## start Recorded information

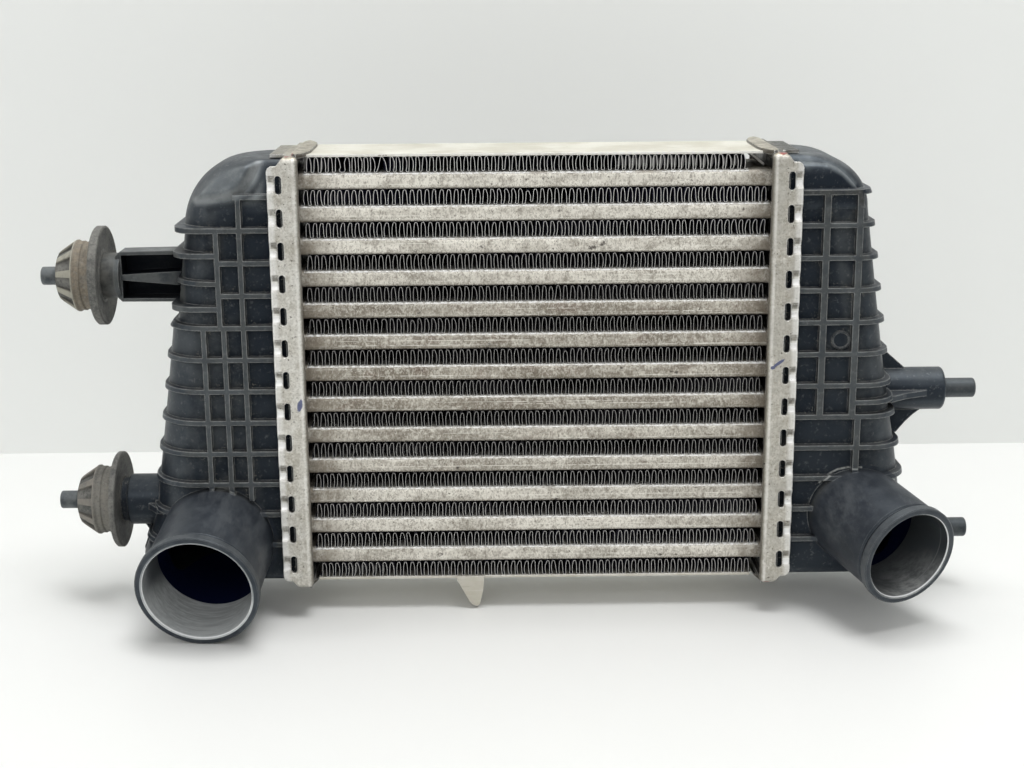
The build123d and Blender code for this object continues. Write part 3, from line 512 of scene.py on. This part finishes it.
def tube_metal(name, index):
    """Brazed tube: beige road film, mottling, thin bright draw lines, painted highlight along the top shoulder, painted
    shade along the bottom edge.
    """
    m = Mat(name + "_metal")
    X, Y, Z = m.xyz[0], m.xyz[1], m.xyz[2]
    top = -index * PITCH
    down = m.sub(top, Z)
    shift = (index * 0.37, index * 1.31, index * 0.73)
    v = m.vec("ADD", m.pos, shift)
    cloud = m.noise(1, 5, 0.62, vector=m.vec("MULTIPLY", v, (34, 60, 90)))
    mottle = m.noise(1, 5, 0.72, vector=m.vec("MULTIPLY", v, (430, 430, 330)))
    fine = m.noise(1, 4, 0.75, vector=m.vec("MULTIPLY", v, (1500, 1200, 1000)))
    wipe = m.noise(1, 4, 0.7, vector=m.vec("MULTIPLY", v, (300, 300, 90)))
    # how pale a tube is: the top one is cleanest, the middle ones are browner
    tone = (1.48, 1.44, 1.56, 1.10, 0.34, 0.26, 0.18, 0.30, 0.66, 0.86, 1.28, 1.32, 1.34)[index]
    pale = (0.37 + 0.30 * tone, 0.336 + 0.30 * tone, 0.275 + 0.287 * tone)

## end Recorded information

_What to work on_
Print the material once more, exactly.

_Exercise output_
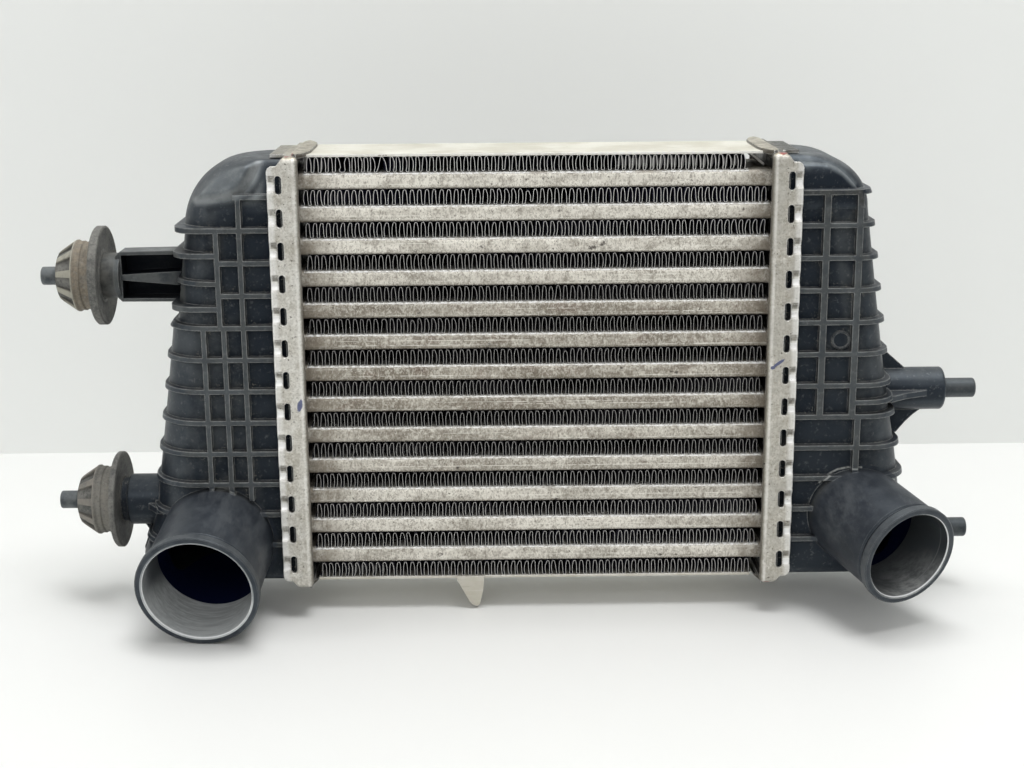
The build123d and Blender code for this object continues. Write part 3, from line 512 of scene.py on. This part finishes it.
def tube_metal(name, index):
    """Brazed tube: beige road film, mottling, thin bright draw lines, painted highlight along the top shoulder, painted
    shade along the bottom edge.
    """
    m = Mat(name + "_metal")
    X, Y, Z = m.xyz[0], m.xyz[1], m.xyz[2]
    top = -index * PITCH
    down = m.sub(top, Z)
    shift = (index * 0.37, index * 1.31, index * 0.73)
    v = m.vec("ADD", m.pos, shift)
    cloud = m.noise(1, 5, 0.62, vector=m.vec("MULTIPLY", v, (34, 60, 90)))
    mottle = m.noise(1, 5, 0.72, vector=m.vec("MULTIPLY", v, (430, 430, 330)))
    fine = m.noise(1, 4, 0.75, vector=m.vec("MULTIPLY", v, (1500, 1200, 1000)))
    wipe = m.noise(1, 4, 0.7, vector=m.vec("MULTIPLY", v, (300, 300, 90)))
    # how pale a tube is: the top one is cleanest, the middle ones are browner
    tone = (1.48, 1.44, 1.56, 1.10, 0.34, 0.26, 0.18, 0.30, 0.66, 0.86, 1.28, 1.32, 1.34)[index]
    pale = (0.37 + 0.30 * tone, 0.336 + 0.30 * tone, 0.275 + 0.287 * tone)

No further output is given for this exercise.